Jamie Gray

Jamie Gray is a business reporter for the New Zealand Herald and APNZ wire agency

Govt work on loyalty scheme in SOE float

One of Mighty River Power's geothermal power stations, which may soon be partially owned by private investors. Photo / NZ Herald
One of Mighty River Power's geothermal power stations, which may soon be partially owned by private investors. Photo / NZ Herald

Investors planning to "stag" the proposed partial sharemarket floats of four state-owned enterprises will have to think twice if the Government takes its cue from Queensland, which introduced a shareholder loyalty scheme when it privatised rail company QR National in 2010.

Market sources said the Treasury had taken a close interest in the Queensland Government's float of QR National because there had been few other privatisations in New Zealand or Australia in recent years to provide any benchmarks or guidelines.

Stagging - which involves investors selling their newly acquired shares at a premium to their issue price on the day the company lists on the stock exchange - is common in both markets.

The New Zealand Government plans to partially privatise, under its so-called mixed ownership model, Mighty River Power, by the third quarter of this year.

It also plans to introduce the 51 per cent/49 per cent Government/private model to Genesis Energy, Solid Energy and Meridian, but the sequence and timing of these issues has yet to be determined.

One market source said Treasury officials had travelled to Queensland to quiz officials over the state's privatisation process last year.

QR National is the world's largest rail transporter of coal from mine to port for export markets. The company serves most of Australia's coal producers over more than 50 mine sites.

The Queensland Government, which was keen on QR National retaining local ownership, got around the stagging problem by introducing a loyalty scheme, which encouraged investors to stay on the share register for at least a year.

In 2010 the Queensland government sold a 60 per cent stake for A$4.6 billion. The price to institutions was A$2.55 a share while retail investors paid A$2.45 a share.

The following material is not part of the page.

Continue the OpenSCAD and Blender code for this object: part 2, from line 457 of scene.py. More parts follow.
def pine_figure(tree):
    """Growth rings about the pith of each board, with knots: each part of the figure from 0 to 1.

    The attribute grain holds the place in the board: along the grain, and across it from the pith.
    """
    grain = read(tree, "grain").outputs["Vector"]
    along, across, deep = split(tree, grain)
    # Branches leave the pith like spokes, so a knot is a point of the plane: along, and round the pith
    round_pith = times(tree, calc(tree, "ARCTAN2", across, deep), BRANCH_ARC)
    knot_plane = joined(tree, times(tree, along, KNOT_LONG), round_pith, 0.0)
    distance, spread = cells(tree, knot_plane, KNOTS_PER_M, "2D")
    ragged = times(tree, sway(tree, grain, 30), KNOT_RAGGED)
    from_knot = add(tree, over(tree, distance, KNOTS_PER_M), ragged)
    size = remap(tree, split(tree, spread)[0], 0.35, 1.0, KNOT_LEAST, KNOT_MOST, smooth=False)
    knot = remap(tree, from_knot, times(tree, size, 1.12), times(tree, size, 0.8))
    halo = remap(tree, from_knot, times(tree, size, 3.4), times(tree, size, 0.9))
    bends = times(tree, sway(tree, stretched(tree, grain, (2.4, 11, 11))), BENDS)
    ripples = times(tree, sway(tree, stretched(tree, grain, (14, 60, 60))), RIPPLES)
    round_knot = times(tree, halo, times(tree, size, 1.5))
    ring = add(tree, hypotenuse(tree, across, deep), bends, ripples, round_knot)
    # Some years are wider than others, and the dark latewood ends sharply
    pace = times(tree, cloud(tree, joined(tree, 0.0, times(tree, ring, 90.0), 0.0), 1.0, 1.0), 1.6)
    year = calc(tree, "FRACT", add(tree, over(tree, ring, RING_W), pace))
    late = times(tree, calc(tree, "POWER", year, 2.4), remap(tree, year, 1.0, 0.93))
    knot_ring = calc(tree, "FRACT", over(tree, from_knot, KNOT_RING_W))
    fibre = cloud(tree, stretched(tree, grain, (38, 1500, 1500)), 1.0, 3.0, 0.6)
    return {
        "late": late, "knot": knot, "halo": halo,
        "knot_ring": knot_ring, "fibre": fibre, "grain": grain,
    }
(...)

The scheme rewarded Queensland residents, who received one QR National bonus share for every 15 QR National shares held continuously since the IPO. The float of QR National, while controversial at the time, turned out to be successful for the then debt-laden Queensland Government and for investors alike. Today the shares trade at A$3.66 - a 49.4 per cent premium to the retail issue price.

But QR National had a lot of other things going for it, not the least of which was the opportunity to participate in what has turned out to be the greatest resource boom Australia has seen.

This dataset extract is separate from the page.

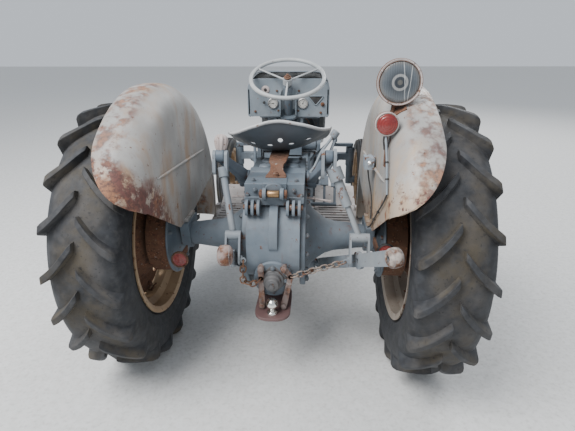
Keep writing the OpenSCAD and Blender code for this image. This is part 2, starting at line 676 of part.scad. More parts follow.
// Tow plate with its hangers, tow ball and the cap of the power take-off
module drawbar() {
    ball_y = -315;
    plate_t = 14;
    hang_y = [hanger_y - 3, hanger_y + 3];
    studs = [[48, pto_z + 58], [46, plate_z + 26]];
    color("saddlebrown") difference() {
        union() {
            hull() {
                for (x = [-30, 30]) zrod(90, x, -312, [plate_z, plate_z + plate_t]);
                box([-75, 75], [-200, -76], [plate_z, plate_z + plate_t]);
            }
            for (s = [LEFT, RIGHT], p = studs) hull() {
                yrod(26, chain_from(s)[0], hang_y, chain_from(s)[2]);
                yrod(28, s * p[0], hang_y, p[1]);
            }
        }
        for (s = [LEFT, RIGHT]) yrod(chain_hole, chain_from(s)[0], [hang_y[0] - 1, hang_y[1] + 1], chain_from(s)[2]);
        zrod(20, 0, ball_y, [plate_z - 1, plate_z + plate_t + 1]);
    }
    color("silver") {
        translate([0, ball_y, -180]) sphere(d = tow_d);
        zrod(24, 0, ball_y, [plate_z + plate_t + 4, -185]);
        zrod(44, 0, ball_y, [plate_z + plate_t, plate_z + plate_t + 8]);
    }
    color(iron) {
        translate([0, rear_face_y - gap, pto_z]) rotate([0, 45, 0]) box([-35, 35], [-10, 0], [-35, 35]);
        ycone([50, 70], 0, [rear_face_y - 44, rear_face_y - 8], pto_z);
        translate([0, rear_face_y - 58, pto_z]) rotate([0, 45, 0]) box([-10, 10], [0, 20], [-10, 10]);
        for (s = [LEFT, RIGHT]) {
            yrod(26, s * studs[0][0], [hang_y[0] - 12, rear_face_y - gap], studs[0][1]);
            yrod(24, s * studs[1][0], [hang_y[0] - 10, hang_y[1] + 8], studs[1][1]);
        }
    }
}
// Rocker for the top link, behind the lift cover
module top_link_rocker() {
    y = -190;
    z = 262;
    color(iron) difference() {
        union() {
            both() hull() {
                xrod(46, [16, 30], y, z);
                box([16, 30], [-150 - 0.3 - 20, -150 - 0.3], [206, 232]);
            }
            box([-60, 60], [-172, -150 - gap], [206, 232]);
            both() xrod(24, [60, 112], -165, 218);
        }
        xrod(19, [-31, 31], y, z);
    }
}

// Work lamp, tail lamp, switch box and reflectors
module lamps() {
    work = [457, -250, 705];
    tail = [bracket_x - 9, -fender_r / 2, fender_r - 106];
    foot_r = fender_r - 32.5;
    strap_a = 111.5;                    // where the work lamp's strap crosses the crown
    foot = [bracket_x + 24, foot_r * cos(strap_a), foot_r * sin(strap_a)];
    left = [-411, -40];                 // reflectors, [x, z]
    right = [bracket_x + 52, 20];
    wall = bracket_x - gap;
    color(iron) {
        translate(work) {
            ycone([lamp_d, lamp_d - 64], 0, [0, 56], 0);
            difference() { yrod(lamp_d, 0, [-14, 0], 0); yrod(lamp_d - 18, 0, [-15, -6], 0); }
        }
        bar(foot, [work[0], work[1] + 16, work[2] - lamp_d / 2 + 14], 14);
        translate(foot) sphere(d = 15);
        translate([bracket_x, 0, 0]) rotate([90, 0, 90]) rotate([0, 0, strap_a - 2.5]) rotate_extrude(angle = 5)
            polygon([for (p = concat([for (i = [1:3]) dome(-gap)[i]], [for (i = [3:-1:1]) dome(-gap - 4)[i]])) [p[1], p[0]]]);
        translate(tail) {
            difference() { yrod(tail_d, 0, [-6, 14], 0); yrod(tail_d - 10, 0, [-7, 0], 0); }
            ycone([tail_d, 40], 0, [14, 34], 0);
        }
        box([wall - 6, wall], [tail[1] + 6, tail[1] + 26], [tail[2] - 154, tail[2]]);
        box([bracket_x - 46, wall - 7], [-96, -26], [344, 392]);
        box([wall - 7, wall], [-80, -42], [366, 390]);
        box([left[0] - 3, left[0] + 3], [-200, -88 - gap], [left[1] - 14, left[1] + 14]);
        box([bracket_x + 12, bracket_x + 22], [-200, -88 - gap], [right[1] - 14, right[1] + 14]);
    }
    color("firebrick") {
        translate(tail) yrod(tail_d - 11, 0, [-12, 0 - gap], 0);
        for (p = [left, right]) yrod(72, p[0], [-208, -200 + gap], p[1]);
    }
    color("whitesmoke") translate(work) yrod(lamp_d - 19, 0, [-10, -6 - gap], 0);
}

// Pedals and levers
module controls() {
    pedal_y = 725;
    pedal_z = -110;
    plate_x = 134;                      // side of the lift cover
    color(iron) {
        // gear lever
        zrod(44, 0, 560, [lid_z + gap, lid_z + 14]);
        translate([0, 560, lid_z + 20]) sphere(d = 34);
        bar([0, 560, lid_z + 20], [10, 520, 400], 14);
        translate([10, 520, 400]) sphere(d = 34);
        // clutch pedal on the left, brake pedals on the right: places of the pads
        for (p = [[-250, 790, 20], [235, 790, 20], [300, 790, 10]]) {
            bar([p[0], pedal_y, pedal_z], p, 16);
            translate(p) rotate([40, 0, 0]) box([-25, 25], [-30, 40], [-2, 8]);
        }
        xrod(24, [gearbox_x + gap, 312], pedal_y, pedal_z);
        xrod(24, [-262, -gearbox_x - gap], pedal_y, pedal_z);
        // lift control quadrant and lever on the right
        box([plate_x + gap, plate_x + 12], [160, 262], [208, 330]);
        bar([plate_x + 8, 212, 300], [262, 340, 392], 10);
        translate([262, 340, 392]) sphere(d = 28);
    }
}

// Lift arms on their cross shaft
module lift_arms() {
    color(sheet) {
        xrod(shaft_d, [-arm_x - 18, arm_x + 18], shaft_y, shaft_z);
        both() difference() {
            hull() {
                xrod(84, [arm_x - 16, arm_x + 16], shaft_y, shaft_z);
                translate([arm_x, 0, 0]) xrod(54, [-16, 16], arm_end(1)[1], arm_end(1)[2]);
            }
            xrod(20 + 2 * run, [arm_x - 17, arm_x + 17], arm_end(1)[1], arm_end(1)[2]);
        }
        translate(arm_end(LEFT)) rotate([-20, 0, 0]) {
            translate([0, 0, 18]) cylinder(d = 31, h = 52);
            translate([0, 0, 70]) sphere(d = 31);
        }
    }
}
// Lift rods, each with a yoke over the lift arm, a fork over the lower link and an eye for its check chain
fork_t = 8;
module lift_rod(s) {
    a = arm_end(s);
    b = link_at(s, link_rod);
    long = norm(b - a);
    eye = chain_to(s);
    fork_x = link_row(s)[3];
    neck = b + [0, a[1] - b[1], a[2] - b[2]] * 98 / long;
    rod = norm(neck - a);
    color(sheet) {
        xrod(20, [a[0] - 30, a[0] + 30], a[1], a[2]);
        for (x = [-31, 18]) translate([a[0] + x, 0, 0]) hull() {
            xrod(s < 0 ? 44 : 66, [0, 13], a[1], a[2]);
            xrod(s < 0 ? 30 : 56, [0, 13], a[1] - 20, a[2] - 62);
        }
        aim(a, neck) {
            translate([0, 0, 50]) cylinder(d = s < 0 ? 40 : 62, h = s < 0 ? 40 : 56);
            translate([0, 0, 88]) cylinder(d = s < 0 ? 28 : 40, h = s < 0 ? rod - 110 : 130);
            translate([0, 0, 100]) cylinder(d = 24, h = rod - 100);
        }
        translate(neck) xrod(38, [-fork_x - 1, fork_x + 1], 0, 0);
        for (x = [-fork_x - fork_t, fork_x]) hull() {
            xrod(50, [b[0] + x, b[0] + x + fork_t], b[1], b[2]);
            translate(neck) xrod(38, [x, x + fork_t], 0, 0);
        }
    }
    color("saddlebrown") difference() {
        union() {
            xrod(30, [b[0] - fork_x - fork_t - 8, b[0] + fork_x + fork_t + 8], b[1], b[2]);
            hull() {
                yrod(23, eye[0], [eye[1] - 3, eye[1] + 3], eye[2]);
                yrod(18, b[0] - s * (fork_x + 8), [eye[1] - 3, eye[1] + 3], eye[2]);
            }
        }
        yrod(chain_hole, eye[0], [eye[1] - 4, eye[1] + 4], eye[2]);
        box([b[0] - fork_x, b[0] + fork_x], [b[1] - 60, b[1] + 60], [b[2] - 60, b[2] + 60]);
    }
}
// Lower links, with a bored ball at each end
module lower_link(s) {
    rear = link_l;
    color(sheet) translate(link_at(s, 0)) difference() {
        rotate([0, 0, link_row(s)[1]]) rotate([-link_row(s)[2], 0, 0]) difference() {
            union() {
                hull() {
                    xrod(56, [-8, 8], 0, 0);
                    xrod(54, [-8, 8], -link_rod, 0);
                }
                hull() {
                    xrod(54, [-8, 8], -link_rod, 0);
                    xrod(60, [-8, 8], -rear, 0);
                }
                xrod(74, [-8, 8], -link_rod, 0);
                xrod(70, [-17, 17], -rear, 0);
                xrod(56, [-22, 22], -rear, 0);
                xrod(56, [-12, 12], 0, 0);
            }
            xrod(ball_bore, [-23, 23], -rear, 0);
            xrod(20, [-23, 23], -link_rod, 0);
        }
        xrod(link_pin + 2 * run, [-30, 30], 0, 0);
    }
}

// Check chains. Links stand across the chain and along it in turn; each hooks into the last.
chain_d = 6.5;      // wire
chain_in = 26;      // inner length
chain_end_r = 8.5;  // inner radius of the ends
chain_play = 0.4;
chain_hole = 12;    // holes it hooks into
hanger_y = rear_face_y - 23;
chain_half = [chain_in / 2 + chain_d / 2, chain_in / 2 - chain_end_r];
// Climb of each link in degrees, from the hanger outwards: the left chain hangs slack, the right one is taut
HANG = [[-40, -32, 24, 80, 92, 97, 94], [for (i = [1:9]) 16.4]];
function hang(s) = HANG[s < 0 ? 0 : 1];
function unit(a) = [cos(a), sin(a)];
function link_mid(h, i) = i == 0 ? chain_half[0] * unit(h[0]) : link_mid(h, i - 1) + chain_half[(i - 1) % 2] * unit(h[i - 1])
    + (chain_end_r - chain_d / 2 - chain_play) * unit((h[i - 1] + h[i]) / 2) + chain_half[i % 2] * unit(h[i]);
function chain_span(h) = link_mid(h, len(h) - 1) + chain_half[0] * unit(h[len(h) - 1]);
// Ends of a chain: the eye on the lift rod, the way to it in plan, and the eye on the hanger
function chain_to(s) = link_at(s, link_rod) + [-s * (link_row(s)[3] + 22), -15, 0];
function chain_way(s) = let (v = chain_to(s) - [s * 74, hanger_y, 0]) [v[0], v[1], 0] / norm([v[0], v[1]]);
function chain_at(s, c) = chain_to(s) - chain_way(s) * (chain_span(hang(s))[0] - c[0]) - [0, 0, chain_span(hang(s))[1] - c[1]];
function chain_from(s) = chain_at(s, [0, 0]);
module chain_link() {
    r = chain_end_r + chain_d / 2;
    straight = chain_in - 2 * chain_end_r;
    for (e = [-1, 1]) translate([0, e * straight / 2, 0]) rotate([0, 0, e > 0 ? 0 : 180])
        rotate_extrude(angle = 180, $fn = 32) translate([r, 0]) circle(d = chain_d, $fn = 16);
    for (e = [-1, 1]) translate([e * r, -straight / 2, 0]) rotate([-90, 0, 0]) cylinder(d = chain_d, h = straight, $fn = 16);
}
module check_chains() {
    color("saddlebrown") for (s = [LEFT, RIGHT]) {
        h = hang(s);
        for (i = [0:len(h) - 1]) translate(chain_at(s, link_mid(h, i)))
            rotate([0, 0, atan2(chain_way(s)[1], chain_way(s)[0])]) rotate([0, -h[i], 0])
                rotate([i % 2 * 90, 0, 0]) rotate([0, 0, 90]) chain_link();
    }
}

tractor() rear_housing();
tractor() lift_cover();
tractor() axle_trumpets();
tractor() gearbox();
tractor() engine();
tractor() exhaust();
tractor() radiator();
tractor() front_support();
tractor() front_axle();
tractor() fender(LEFT);  // fender_left
tractor() fender(RIGHT);  // fender_right
tractor() footrests();
tractor() seat();
tractor() seat_bracket();
tractor() steering_box();
tractor() dash();
tractor() fuel_tank();
tractor() drawbar();
tractor() top_link_rocker();
tractor() lamps();
tractor() controls();
tractor() check_chains();
tractor() lift_arms();
tractor() lift_rod(LEFT);  // lift_rod_left
tractor() lift_rod(RIGHT);  // lift_rod_right
tractor() lower_link(LEFT);  // lower_link_left
tractor() lower_link(RIGHT);  // lower_link_right
tractor() bonnet();
tractor() grille();
tractor() steering_wheel();
tractor() drop_arm(LEFT);  // drop_arm_left
tractor() drop_arm(RIGHT);  // drop_arm_right
tractor() drag_link(LEFT);  // drag_link_left
tractor() drag_link(RIGHT);  // drag_link_right
tractor() knuckle(LEFT);  // knuckle_left
tractor() knuckle(RIGHT);  // knuckle_right
tractor() front_tyre(LEFT);  // front_tyre_left
tractor() front_tyre(RIGHT);  // front_tyre_right
tractor() front_wheel(LEFT);  // front_wheel_left
tractor() front_wheel(RIGHT);  // front_wheel_right
tractor() rear_tyre(LEFT);  // rear_tyre_left
tractor() rear_tyre(RIGHT);  // rear_tyre_right
tractor() rear_rim(LEFT);  // rear_rim_left
tractor() rear_rim(RIGHT);  // rear_rim_right
tractor() rear_disc(LEFT);  // rear_disc_left
tractor() rear_disc(RIGHT);  // rear_disc_right
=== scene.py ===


# %% [markdown]
# # A small vintage farm tractor
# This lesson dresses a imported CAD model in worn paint, rust and rubber. The model already holds every
# solid in its right place, so the cells below only add what a solid can't show: soft rubber, pressed
# sheet, glass, wires, bolts, and the finish of each surface. Run the cells from top to bottom.

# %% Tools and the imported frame
import json
import math

import bmesh
import bpy
import numpy as np
from mathutils import Matrix, Vector


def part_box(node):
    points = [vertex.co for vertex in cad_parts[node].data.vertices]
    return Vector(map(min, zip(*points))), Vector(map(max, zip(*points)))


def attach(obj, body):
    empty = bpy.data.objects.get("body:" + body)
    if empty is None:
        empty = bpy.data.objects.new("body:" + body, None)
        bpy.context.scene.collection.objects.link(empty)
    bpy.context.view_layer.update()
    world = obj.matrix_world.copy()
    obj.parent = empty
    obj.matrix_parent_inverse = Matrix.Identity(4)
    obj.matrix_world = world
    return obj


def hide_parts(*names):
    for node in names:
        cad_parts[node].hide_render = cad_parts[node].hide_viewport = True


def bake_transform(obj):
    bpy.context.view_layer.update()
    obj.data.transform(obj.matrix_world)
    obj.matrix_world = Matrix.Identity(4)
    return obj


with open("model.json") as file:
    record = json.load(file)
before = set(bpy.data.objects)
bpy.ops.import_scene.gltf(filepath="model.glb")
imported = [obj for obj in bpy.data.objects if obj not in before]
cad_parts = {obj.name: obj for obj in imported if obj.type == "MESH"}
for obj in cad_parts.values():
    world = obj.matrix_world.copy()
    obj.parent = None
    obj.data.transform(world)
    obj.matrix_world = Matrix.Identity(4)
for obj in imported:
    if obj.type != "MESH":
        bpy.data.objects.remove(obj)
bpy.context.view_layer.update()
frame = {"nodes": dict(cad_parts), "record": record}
print("CAD nodes:", len(frame["nodes"]))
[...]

One fund manager said QR National was a good example of privatisation extracting a positive outcome for both the Queensland Government and for investors. "But it was as much to do about QR National as it was about the process," he said.

While the New Zealand Government's marketing strategy will be heavily weighted towards local investors, there will nevertheless be a foreign component to the privatisation process to establish what investment bankers call pricing "tension".

Once again, the Treasury is likely to look closely at the QR National experience.

While there were few doubts about the desirability of QR National as a business, there were misgivings among the local institutions as to its price.

Investment bankers talk of the importance of introducing price tension between the various interest groups in order to achieve the best possible price, which is why the SOEs will be actively marketed to foreign investors, as well as to local institutions and individuals.

The Queensland experience resulted in a stand-off between powerful Australian institutions who baulked at the price. But thanks to the pricing tension between the domestic and foreign institutions, the offshore funds were happy to fill the void when the Aussie institutions stepped back.

"This [New Zealand] is a programme that is targeted at the domestic market, but it needs to be targeted at the offshore market as well," said one investment banking source.

This will involve the Government's chosen investment bankers conducting so called "roadshows" around the world.

In New Zealand's case, there are relatively few institutions of any size. The assets are likely to come to the attention of several offshore institutions, many of which have funds that specialise in investing in renewable resources that form an important part of Mighty River, Meridian and Genesis.

"They are important for price discovery and will help to keep the New Zealand institutions honest," said one market source.